I've heard they need to be stable at 8-10 for corals. But honestly never understood why and never did anything about it.

Don
 
If you have nitrates of 8 to 10 there will be some serious algea problems. Everything that I have ever read says that a undetectable nitrate reading is very desirable for a sps system, and necessary for good coloration.
 
big t said:
If you have nitrates of 8 to 10 there will be some serious algea problems. Everything that I have ever read says that a undetectable nitrate reading is very desirable for a sps system, and necessary for good coloration.

My guess is to add some nitrates in order for it to be broken down into nitrogen gas, which would be good for the corals. I dont think the idea is to add large quantities of nutrient high in P. P is what will build up and cause the corals to turn brown and stop growing.

Just a guess
I'm sure Anthony will get back to us on this one.
Don
 
ooh, I should be specific here too. When I say/suggest 5-10 ppm nitrate, I mean the actual nitrate (ion) concentration... not merely the reading as nitrate-nitrogen that you get from hobby test kits (which you must multiply by 4.4). So 10ppm on most hobby test kits is actually 44 ppm (too high indeed and algae-ville in many systems)

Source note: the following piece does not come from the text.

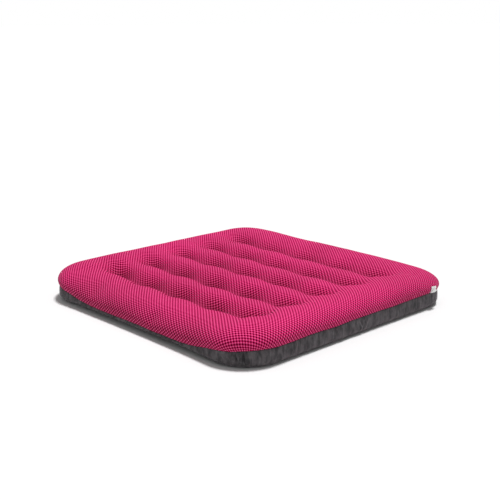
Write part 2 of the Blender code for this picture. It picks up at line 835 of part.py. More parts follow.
# ---------------------------------------------------------------- assembly

def main():
    clear_scene()
    materials = make_materials()
    lines_x = plan_lines(inner_lines(INNER_X, PITCH_X, TUFTS_ACROSS, CELLS_PER_PITCH), BORDER_STEPS)
    lines_y = plan_lines(inner_lines(INNER_Y, PITCH_Y, TUFTS_DEEP, CELLS_PER_PITCH), BORDER_STEPS)
    surface = top_surface(lines_x, lines_y)
    tufts = tuft_keys(lines_x, lines_y)
    tuft_points = [surface[0][key] for key in tufts]
    border_path = walk_border(lines_x, lines_y)
    stations = [station(lines_x[i], lines_y[j])[:2] for i, j in border_path]

    make_top_cover(surface, border_path, tufts, materials["air_mesh"])
    make_quilt_fill(surface, lines_x, lines_y, tufts, materials["polyester_fill"])
    make_quilt_backing(stations, tuft_points, materials["scrim"])
    for number, point in enumerate(tuft_points):
        row, column = divmod(number, TUFTS_ACROSS)
        make_tuft_tie(f"tuft_tie_r{row + 1}_c{column + 1}", point, materials["thread"])
    make_foam_core(stations, materials["foam"])
    make_bottom_cover(stations, materials["case_fabric"])
    make_side_band(stations, materials["case_fabric"])
    make_rear_bands(materials["case_fabric"])
    make_zip_halves(materials)
    make_zip_bottom_stop(materials["zip_metal"])
    make_zip_end_tabs(materials["case_fabric"])
    make_zip_slider(materials["zip_metal"])
    make_zip_pull(materials["zip_metal"])
    make_label(materials["label"])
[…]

That said, there is not much information in English hobby literature regarding supplemental nitrate solutions. I've gotten word of it mostly from annual trips to Europe. There is a brief mention of it though in Daniel Knops "Giant Clam" book. Its not rocket science though... just a little bit of (healthy!) fertilzer that can make a difference in nutrient poor tanks or tanks that oterwise cannot produce adequate nutrition for corals like Acroporids. For such species that are so small polyped and so discriminating (particle and prey size/type)... do consider what (anything?) they are eating in your aquarium? If your nitrates are zero... and no bottled supplement can deliver much or enough/any adequate substitutes for prey (bacteria, floc, nanoplankton)... then they are not eating much if anything at all, no?

It may not be the principal cause in this case... but it is a common problem overall for aquarists.

As to how much to use to get to a 5-10ppm actual range of nitrate... more than a few ways to do this. But the short and sweet answer is to make a stock solution (as we do with iodine, strontium, etc):

mix one gram of sodium nitrate with 1000 ml of water to make a dilute stock solution.

try dosing 10 ml of the stock solution per 100 liters (~26 gall) to push the envelope and approach your targeted nitrate concentration in the system.

And much like iodine or feeding, if dosed slowly and in small amounts over time, you will notice a slight increase in nuisance algae perhaps... then you can simply back down to a slightly lower dose/level and carry on.

But above all.. simply obey a good and accurate test kit to meter your nitrates in support.